Posted Aug 1, 2010 0:22 UTC (Sun) by dlang (✭ supporter ✭, #313)
I do think that the people who think that virtualization is the solution to all security problems are also drastically overstating the benefits and under estimating the risks.
Posted Aug 1, 2010 0:31 UTC (Sun) by haradats (guest, #44782)
Two things were in my mind when I wrote "a nightmare". While MAC tries to build up security from the bottom (TPM, boot, system call), guest OS can directly bound to the bottom. And the internal of guest OS can hardly observed (therefore confined) from the host (or hypervisor). However, "a nightmare" was too much as you suggested.
Posted Aug 1, 2010 19:56 UTC (Sun) by drag (subscriber, #31333)
Virtualization should be mostly thought of as a cost saving mechanism and that is about it. It's a abstraction you can to use to accomplish something cheaply that otherwise would take more resources, be more difficult, or cost more.
And actually you end up sacrificing security for that lower 'TCO'.
You want to isolate network services so that if one is hacked the other will still be secure. Traditionally you would simply have to purchase multiple machines to run each service. However that is expensive and uses lots of space... so what you can do is use virtualization to isolate each service on one machine while saving money.

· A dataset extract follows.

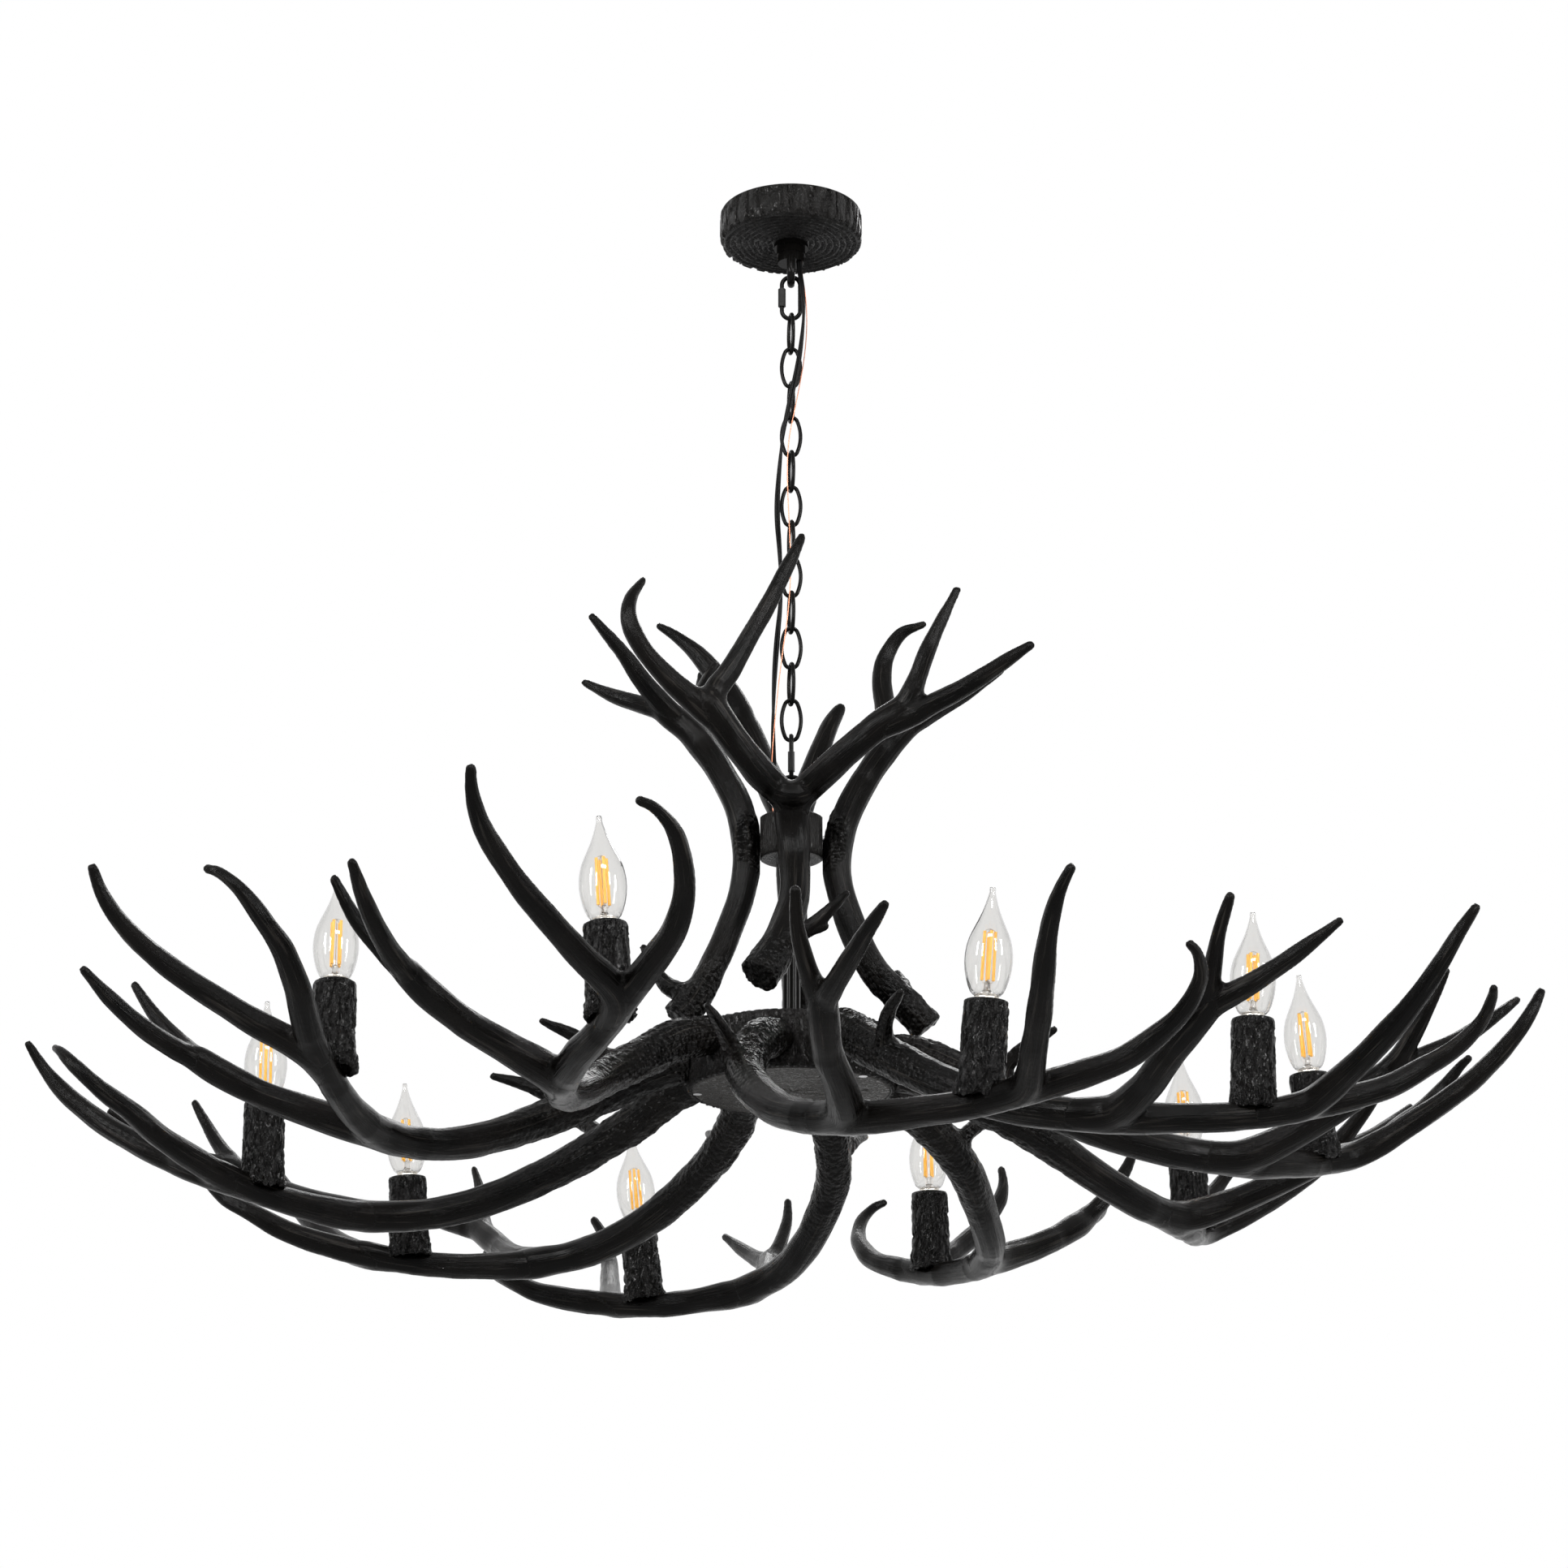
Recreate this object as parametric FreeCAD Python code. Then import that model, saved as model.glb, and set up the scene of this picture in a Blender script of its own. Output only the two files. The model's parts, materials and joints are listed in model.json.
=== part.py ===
import FreeCAD, Part
import math
import os

from FreeCAD import Placement, Rotation, Vector

# An antler chandelier: ten cast antlers stand out from a low drum and carry a
# candle lamp each, and a crown of four antlers stands round the stem above it.
# Millimetres, +Z up. The origin is the centre of the ceiling fixing, at the
# ceiling's face, and the part hangs below it. The viewer stands at -Y.

# ---------------------------------------------------------------- clearances
SEAT_GAP = 0.3            # between round faces that rest on each other
SLIP_FIT = 0.05           # radial clearance of a pin, stud or screw in its hole
WIRE_HOLE_GAP = 0.3       # radial clearance of a cord in the hole it enters

# ---------------------------------------------------------- ceiling fixing
CANOPY_R = 62.5
CANOPY_H = 29.0
CANOPY_WALL = 4.0
CANOPY_FLOOR = 4.0
BRACKET_LENGTH = 104.0
BRACKET_WIDTH = 20.0
BRACKET_T = 2.5
BOX_SCREW_SPACING = 88.9  # the usual ceiling-box screw spacing
BOX_SLOT_LENGTH = 10.0
BOX_SLOT_R = 2.3
GROUND_SCREW_X = 24.0
GROUND_SCREW_R = 2.0
GROUND_HEAD_R = 4.0
GROUND_HEAD_H = 2.4
GROUND_SCREW_LENGTH = 9.0
NIPPLE_R = 5.0
NIPPLE_BORE_R = 3.4
LOCKNUT_FLATS = 14.0
LOCKNUT_H = 4.0
COLLAR_FLANGE_R = 15.0
COLLAR_FLANGE_H = 4.0
COLLAR_R = 12.5
COLLAR_H = 6.0
LOOP_BOSS_R = 11.5
LOOP_BOSS_H = 8.0
LOOP_ROD_R = 3.5
LOOP_BEND_R = 9.0
LOOP_LEG = 9.5            # straight part of the loop's legs below its boss

# ------------------------------------------------------ chain and quick links
QUICK_WIRE_R = 1.9
QUICK_HALF_WIDTH = 7.9    # to the centre of the wire
QUICK_PITCH = 40.0        # from end wire centre to end wire centre
QUICK_NUT_R = 3.3
QUICK_NUT_LENGTH = 17.0
QUICK_GATE = 7.0          # the gap in the wire that the nut bridges
LINK_WIRE_R = 1.7
LINK_HALF_WIDTH = 8.1     # to the centre of the wire, as is the height
LINK_HALF_HEIGHT = 18.0
LINK_END_R = 5.7
LINK_TURN = 14.0          # degrees, how far every other link hangs off square
LINK_COUNT = 12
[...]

In that case I am sure that everybody here would agree that running multiple services on multiple physical machines is going to provide higher security then running multiple services in multiple VMs on a single machine.
So hence your trading some security for lower cost.

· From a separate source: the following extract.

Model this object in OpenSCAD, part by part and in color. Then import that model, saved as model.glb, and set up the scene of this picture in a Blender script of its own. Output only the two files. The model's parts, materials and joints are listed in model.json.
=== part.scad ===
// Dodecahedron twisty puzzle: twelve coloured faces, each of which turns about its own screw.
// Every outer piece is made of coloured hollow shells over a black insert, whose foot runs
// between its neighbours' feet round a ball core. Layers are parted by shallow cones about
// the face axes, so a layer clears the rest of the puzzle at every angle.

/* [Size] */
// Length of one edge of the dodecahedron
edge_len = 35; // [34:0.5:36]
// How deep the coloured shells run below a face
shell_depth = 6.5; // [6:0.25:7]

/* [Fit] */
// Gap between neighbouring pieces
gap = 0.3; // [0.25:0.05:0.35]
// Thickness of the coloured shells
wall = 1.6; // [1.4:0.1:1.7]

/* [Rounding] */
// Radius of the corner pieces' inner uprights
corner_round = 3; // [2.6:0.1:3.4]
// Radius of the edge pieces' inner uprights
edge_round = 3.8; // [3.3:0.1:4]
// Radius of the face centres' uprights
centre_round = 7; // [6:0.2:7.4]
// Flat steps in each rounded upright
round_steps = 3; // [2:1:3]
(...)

So it's all about proper perspective and it makes it much easier to judge the proper use of virtualization then if you get sidetracked and start thinking about security advantages. Virtualization vendors need to concentrate on promoting their products through the discussion of cost saving measures, not sort of any illusionary security advantage.
Similar problems happen when people start discussing file systems, raid, and backups.

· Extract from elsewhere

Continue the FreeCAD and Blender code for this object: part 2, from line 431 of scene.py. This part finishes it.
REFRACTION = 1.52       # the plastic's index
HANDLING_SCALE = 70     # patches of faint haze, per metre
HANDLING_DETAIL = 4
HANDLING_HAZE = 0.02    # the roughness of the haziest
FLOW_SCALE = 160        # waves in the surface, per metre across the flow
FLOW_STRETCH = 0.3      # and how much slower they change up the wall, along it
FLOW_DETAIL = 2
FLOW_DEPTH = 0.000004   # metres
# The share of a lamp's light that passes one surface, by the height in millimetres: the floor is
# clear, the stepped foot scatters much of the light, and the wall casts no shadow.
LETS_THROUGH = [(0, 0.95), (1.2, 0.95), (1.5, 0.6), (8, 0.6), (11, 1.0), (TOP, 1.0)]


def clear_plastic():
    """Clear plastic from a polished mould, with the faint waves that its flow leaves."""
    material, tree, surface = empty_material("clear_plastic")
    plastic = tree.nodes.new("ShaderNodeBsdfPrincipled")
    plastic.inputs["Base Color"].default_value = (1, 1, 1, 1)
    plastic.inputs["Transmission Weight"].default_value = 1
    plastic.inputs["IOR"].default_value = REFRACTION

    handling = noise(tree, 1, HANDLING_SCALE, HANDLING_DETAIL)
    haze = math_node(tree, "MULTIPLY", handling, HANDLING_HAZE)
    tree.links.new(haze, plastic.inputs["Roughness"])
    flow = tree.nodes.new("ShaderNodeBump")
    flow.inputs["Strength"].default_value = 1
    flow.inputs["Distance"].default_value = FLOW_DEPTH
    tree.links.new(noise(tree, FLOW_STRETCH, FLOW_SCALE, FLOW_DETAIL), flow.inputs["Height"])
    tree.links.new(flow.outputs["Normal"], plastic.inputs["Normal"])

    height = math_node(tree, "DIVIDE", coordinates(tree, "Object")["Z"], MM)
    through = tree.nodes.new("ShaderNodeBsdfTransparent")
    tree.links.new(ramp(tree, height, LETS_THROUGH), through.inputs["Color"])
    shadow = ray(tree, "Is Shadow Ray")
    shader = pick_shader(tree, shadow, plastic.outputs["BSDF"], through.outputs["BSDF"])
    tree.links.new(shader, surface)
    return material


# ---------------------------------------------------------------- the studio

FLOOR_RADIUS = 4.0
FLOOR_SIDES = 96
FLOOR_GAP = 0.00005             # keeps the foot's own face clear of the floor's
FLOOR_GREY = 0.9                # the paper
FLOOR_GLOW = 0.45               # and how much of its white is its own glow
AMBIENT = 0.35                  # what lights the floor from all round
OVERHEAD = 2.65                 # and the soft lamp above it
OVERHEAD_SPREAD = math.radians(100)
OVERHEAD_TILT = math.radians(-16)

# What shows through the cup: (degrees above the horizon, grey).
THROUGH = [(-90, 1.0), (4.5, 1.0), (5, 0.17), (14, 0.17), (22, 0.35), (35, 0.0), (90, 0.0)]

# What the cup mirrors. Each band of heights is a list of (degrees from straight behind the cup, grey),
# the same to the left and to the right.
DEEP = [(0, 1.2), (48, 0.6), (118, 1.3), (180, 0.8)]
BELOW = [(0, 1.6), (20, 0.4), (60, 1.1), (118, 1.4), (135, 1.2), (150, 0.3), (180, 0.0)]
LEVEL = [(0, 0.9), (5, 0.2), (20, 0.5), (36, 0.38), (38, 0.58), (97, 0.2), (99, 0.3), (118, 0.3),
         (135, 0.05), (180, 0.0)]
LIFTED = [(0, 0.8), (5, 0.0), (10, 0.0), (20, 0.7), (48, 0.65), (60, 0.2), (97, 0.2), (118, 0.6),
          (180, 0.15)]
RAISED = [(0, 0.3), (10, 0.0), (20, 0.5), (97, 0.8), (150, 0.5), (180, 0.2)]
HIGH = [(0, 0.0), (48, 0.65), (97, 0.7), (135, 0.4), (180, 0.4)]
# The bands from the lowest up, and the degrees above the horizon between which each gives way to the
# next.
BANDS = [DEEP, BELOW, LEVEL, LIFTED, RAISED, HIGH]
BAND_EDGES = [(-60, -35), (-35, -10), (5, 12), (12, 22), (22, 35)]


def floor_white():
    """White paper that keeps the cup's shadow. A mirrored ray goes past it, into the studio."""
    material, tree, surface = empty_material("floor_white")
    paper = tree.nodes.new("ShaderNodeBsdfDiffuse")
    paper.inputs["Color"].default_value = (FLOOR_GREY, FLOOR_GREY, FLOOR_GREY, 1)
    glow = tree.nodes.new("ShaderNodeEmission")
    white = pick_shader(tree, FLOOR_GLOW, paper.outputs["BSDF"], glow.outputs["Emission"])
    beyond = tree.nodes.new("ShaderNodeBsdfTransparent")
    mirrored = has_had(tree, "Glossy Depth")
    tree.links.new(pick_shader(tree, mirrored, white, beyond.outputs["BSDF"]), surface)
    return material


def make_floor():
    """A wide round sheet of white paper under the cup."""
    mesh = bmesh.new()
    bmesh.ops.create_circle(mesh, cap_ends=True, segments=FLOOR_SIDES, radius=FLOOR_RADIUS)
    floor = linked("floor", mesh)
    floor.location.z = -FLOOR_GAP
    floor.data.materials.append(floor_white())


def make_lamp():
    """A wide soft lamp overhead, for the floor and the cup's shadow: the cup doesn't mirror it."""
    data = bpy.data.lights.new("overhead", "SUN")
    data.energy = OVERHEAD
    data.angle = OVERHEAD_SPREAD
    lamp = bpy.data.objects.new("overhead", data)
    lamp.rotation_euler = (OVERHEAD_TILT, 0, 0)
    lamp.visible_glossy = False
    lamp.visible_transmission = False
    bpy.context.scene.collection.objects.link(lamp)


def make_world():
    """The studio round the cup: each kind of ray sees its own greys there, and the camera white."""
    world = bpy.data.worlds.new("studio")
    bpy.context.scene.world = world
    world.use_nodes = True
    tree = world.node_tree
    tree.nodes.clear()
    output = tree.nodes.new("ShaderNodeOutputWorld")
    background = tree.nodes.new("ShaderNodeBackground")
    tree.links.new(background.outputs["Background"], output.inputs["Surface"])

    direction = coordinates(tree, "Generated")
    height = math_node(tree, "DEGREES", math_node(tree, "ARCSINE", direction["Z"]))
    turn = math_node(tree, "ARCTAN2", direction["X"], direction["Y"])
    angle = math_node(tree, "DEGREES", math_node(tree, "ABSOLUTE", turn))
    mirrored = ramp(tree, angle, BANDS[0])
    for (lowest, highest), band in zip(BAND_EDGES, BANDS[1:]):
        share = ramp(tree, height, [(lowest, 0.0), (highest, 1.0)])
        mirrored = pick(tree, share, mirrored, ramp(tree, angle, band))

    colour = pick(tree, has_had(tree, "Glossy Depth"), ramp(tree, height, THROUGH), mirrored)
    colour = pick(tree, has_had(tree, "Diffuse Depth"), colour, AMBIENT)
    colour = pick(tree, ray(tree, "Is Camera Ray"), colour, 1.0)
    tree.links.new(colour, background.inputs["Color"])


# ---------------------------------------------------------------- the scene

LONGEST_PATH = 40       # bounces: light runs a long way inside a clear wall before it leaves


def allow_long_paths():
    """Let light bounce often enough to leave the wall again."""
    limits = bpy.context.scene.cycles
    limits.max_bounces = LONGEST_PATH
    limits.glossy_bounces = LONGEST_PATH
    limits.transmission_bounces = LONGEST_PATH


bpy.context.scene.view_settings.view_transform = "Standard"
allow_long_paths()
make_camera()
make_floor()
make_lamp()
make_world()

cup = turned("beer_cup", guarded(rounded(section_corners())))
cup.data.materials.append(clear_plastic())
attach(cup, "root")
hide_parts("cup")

Posted Aug 1, 2010 12:15 UTC (Sun) by copsewood (subscriber, #199)
Saying that virtualisation is less secure than a previous scenario of separate hosts for different jobs seems obvious, but if the previous scenario is single host multiple logins (e.g. for shared webhosting) then virtualisation even with just different UIDs and DAC seems to offer better security than what existed before. I think this because this direction is how the hosting of my own websites has migrated, though I would expect my upstream VM provider to be looking at and implementing the kind of DAC solution as proposed in the slides.
Posted Aug 1, 2010 13:36 UTC (Sun) by copsewood (subscriber, #199)
Posted Aug 1, 2010 20:09 UTC (Sun) by drag (subscriber, #31333)
But the thing to remember, especially with container-style virtualization, is that even when combined with a MAC policy mechanism losing a single VM + having a single kernel-level exploit can easily lead to the loss of your entire machine.
For a full VM solution it's a bit better as the attacker has to find a exploit in the VM software first and theoretically it is going to be more difficult then finding a local kernel exploit. But I don't know much about that.
So in this case it's still good to think of it as your losing security compared to having dedicated hosting in exchange for much lower cost.. and the provider can use MAC to recover some of the lost security. But it's still not as nice as having a separate real machine. :)
Posted Aug 2, 2010 2:34 UTC (Mon) by raven667 (subscriber, #5198)
When it comes to the security of the whole system I would be far more concerned about the millions of network applications and OS exploits than buffer overflows in the handful of hypervisors which are in active use. A new exploit might be found on a common hypervisor platform, which is sufficient reason to put systems with radically different security zones on different hardware, but it probably isn't the biggest risk, probably not even in the top 10.
There is a lot more benefit to AppArmor, SELinux, TOMOYO, etc. in preventing applications with security vulnerabilities from accessing files, devices and system calls so that exploit payload isn't able to work.